Data block:
------------------------------------------------

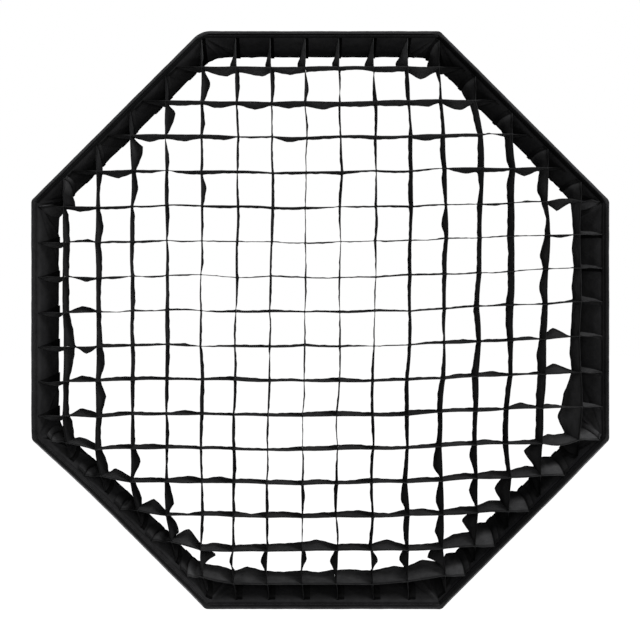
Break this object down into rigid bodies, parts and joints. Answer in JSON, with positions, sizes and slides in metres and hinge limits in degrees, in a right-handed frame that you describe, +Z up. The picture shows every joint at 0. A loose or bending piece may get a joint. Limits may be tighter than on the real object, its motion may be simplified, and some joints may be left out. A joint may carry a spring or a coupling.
{
  "type": "softbox honeycomb grid",
  "caption": "Octagonal cloth egg-crate grid for the front of a softbox: interlocking black strips in a tapered cloth wall with a bound rim and hook tape.",
  "frame": {"origin": "centre of the octagon, in the plane of the rim's front face", "axes": "+X to the right as seen from the front, +Y from the front face to the rear, +Z up as hung on the softbox"},
  "size_m": [0.85, 0.052, 0.85],
  "materials": {
    "grid_cloth": "black plain-weave nylon with a soft sheen, slit and interlocked, edges heat-cut",
    "wall_cloth": "doubled black plain-weave nylon, sewn at the corners",
    "binding_tape": "black woven binding tape, folded over the rim and stitched",
    "hook_tape": "black hook tape, sewn along its edges"
  },
  "bodies": {
    "root": {"rim_binding": "binding_tape", "wall_panel_right": "wall_cloth", "hook_tape_right": "hook_tape", "wall_panel_upper_right": "wall_cloth", "hook_tape_upper_right": "hook_tape", "wall_panel_top": "wall_cloth", "hook_tape_top": "hook_tape", "wall_panel_upper_left": "wall_cloth", "hook_tape_upper_left": "hook_tape", "wall_panel_left": "wall_cloth", "hook_tape_left": "hook_tape", "wall_panel_lower_left": "wall_cloth", "hook_tape_lower_left": "hook_tape", "wall_panel_bottom": "wall_cloth", "hook_tape_bottom": "hook_tape", "wall_panel_lower_right": "wall_cloth", "hook_tape_lower_right": "hook_tape", "vertical_strip_01": "grid_cloth", "vertical_strip_02": "grid_cloth", "vertical_strip_03": "grid_cloth", "vertical_strip_04": "grid_cloth", "vertical_strip_05": "grid_cloth", "vertical_strip_06": "grid_cloth", "vertical_strip_07": "grid_cloth", "vertical_strip_08": "grid_cloth", "vertical_strip_09": "grid_cloth", "vertical_strip_10": "grid_cloth", "vertical_strip_11": "grid_cloth", "vertical_strip_12": "grid_cloth", "vertical_strip_13": "grid_cloth", "vertical_strip_14": "grid_cloth", "vertical_strip_15": "grid_cloth", "vertical_strip_16": "grid_cloth", "horizontal_strip_01": "grid_cloth", "horizontal_strip_02": "grid_cloth", "horizontal_strip_03": "grid_cloth", "horizontal_strip_04": "grid_cloth", "horizontal_strip_05": "grid_cloth", "horizontal_strip_06": "grid_cloth", "horizontal_strip_07": "grid_cloth", "horizontal_strip_08": "grid_cloth", "horizontal_strip_09": "grid_cloth", "horizontal_strip_10": "grid_cloth", "horizontal_strip_11": "grid_cloth", "horizontal_strip_12": "grid_cloth", "horizontal_strip_13": "grid_cloth", "horizontal_strip_14": "grid_cloth", "horizontal_strip_15": "grid_cloth", "horizontal_strip_16": "grid_cloth"}
  },
  "joints": []
}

------------------------------------------------

Brief:
Reproduce the material precisely, including every line.

Result for this exercise:
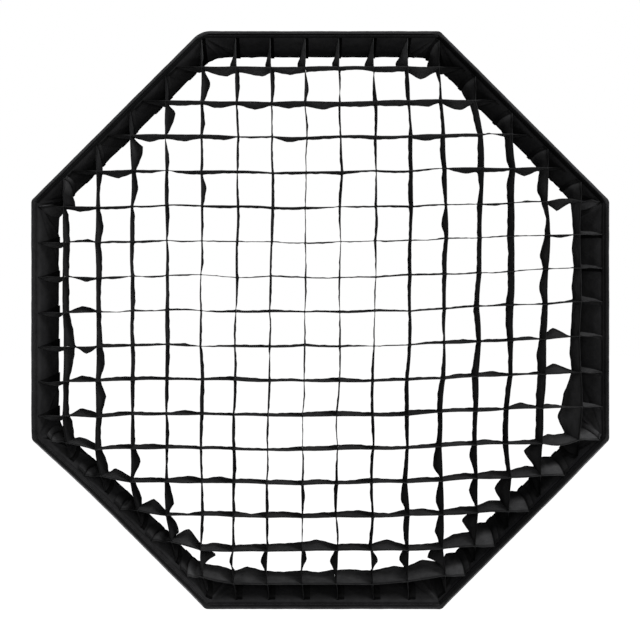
Break this object down into rigid bodies, parts and joints. Answer in JSON, with positions, sizes and slides in metres and hinge limits in degrees, in a right-handed frame that you describe, +Z up. The picture shows every joint at 0. A loose or bending piece may get a joint. Limits may be tighter than on the real object, its motion may be simplified, and some joints may be left out. A joint may carry a spring or a coupling.
{
  "type": "softbox honeycomb grid",
  "caption": "Octagonal cloth egg-crate grid for the front of a softbox: interlocking black strips in a tapered cloth wall with a bound rim and hook tape.",
  "frame": {"origin": "centre of the octagon, in the plane of the rim's front face", "axes": "+X to the right as seen from the front, +Y from the front face to the rear, +Z up as hung on the softbox"},
  "size_m": [0.85, 0.052, 0.85],
  "materials": {
    "grid_cloth": "black plain-weave nylon with a soft sheen, slit and interlocked, edges heat-cut",
    "wall_cloth": "doubled black plain-weave nylon, sewn at the corners",
    "binding_tape": "black woven binding tape, folded over the rim and stitched",
    "hook_tape": "black hook tape, sewn along its edges"
  },
  "bodies": {
    "root": {"rim_binding": "binding_tape", "wall_panel_right": "wall_cloth", "hook_tape_right": "hook_tape", "wall_panel_upper_right": "wall_cloth", "hook_tape_upper_right": "hook_tape", "wall_panel_top": "wall_cloth", "hook_tape_top": "hook_tape", "wall_panel_upper_left": "wall_cloth", "hook_tape_upper_left": "hook_tape", "wall_panel_left": "wall_cloth", "hook_tape_left": "hook_tape", "wall_panel_lower_left": "wall_cloth", "hook_tape_lower_left": "hook_tape", "wall_panel_bottom": "wall_cloth", "hook_tape_bottom": "hook_tape", "wall_panel_lower_right": "wall_cloth", "hook_tape_lower_right": "hook_tape", "vertical_strip_01": "grid_cloth", "vertical_strip_02": "grid_cloth", "vertical_strip_03": "grid_cloth", "vertical_strip_04": "grid_cloth", "vertical_strip_05": "grid_cloth", "vertical_strip_06": "grid_cloth", "vertical_strip_07": "grid_cloth", "vertical_strip_08": "grid_cloth", "vertical_strip_09": "grid_cloth", "vertical_strip_10": "grid_cloth", "vertical_strip_11": "grid_cloth", "vertical_strip_12": "grid_cloth", "vertical_strip_13": "grid_cloth", "vertical_strip_14": "grid_cloth", "vertical_strip_15": "grid_cloth", "vertical_strip_16": "grid_cloth", "horizontal_strip_01": "grid_cloth", "horizontal_strip_02": "grid_cloth", "horizontal_strip_03": "grid_cloth", "horizontal_strip_04": "grid_cloth", "horizontal_strip_05": "grid_cloth", "horizontal_strip_06": "grid_cloth", "horizontal_strip_07": "grid_cloth", "horizontal_strip_08": "grid_cloth", "horizontal_strip_09": "grid_cloth", "horizontal_strip_10": "grid_cloth", "horizontal_strip_11": "grid_cloth", "horizontal_strip_12": "grid_cloth", "horizontal_strip_13": "grid_cloth", "horizontal_strip_14": "grid_cloth", "horizontal_strip_15": "grid_cloth", "horizontal_strip_16": "grid_cloth"}
  },
  "joints": []
}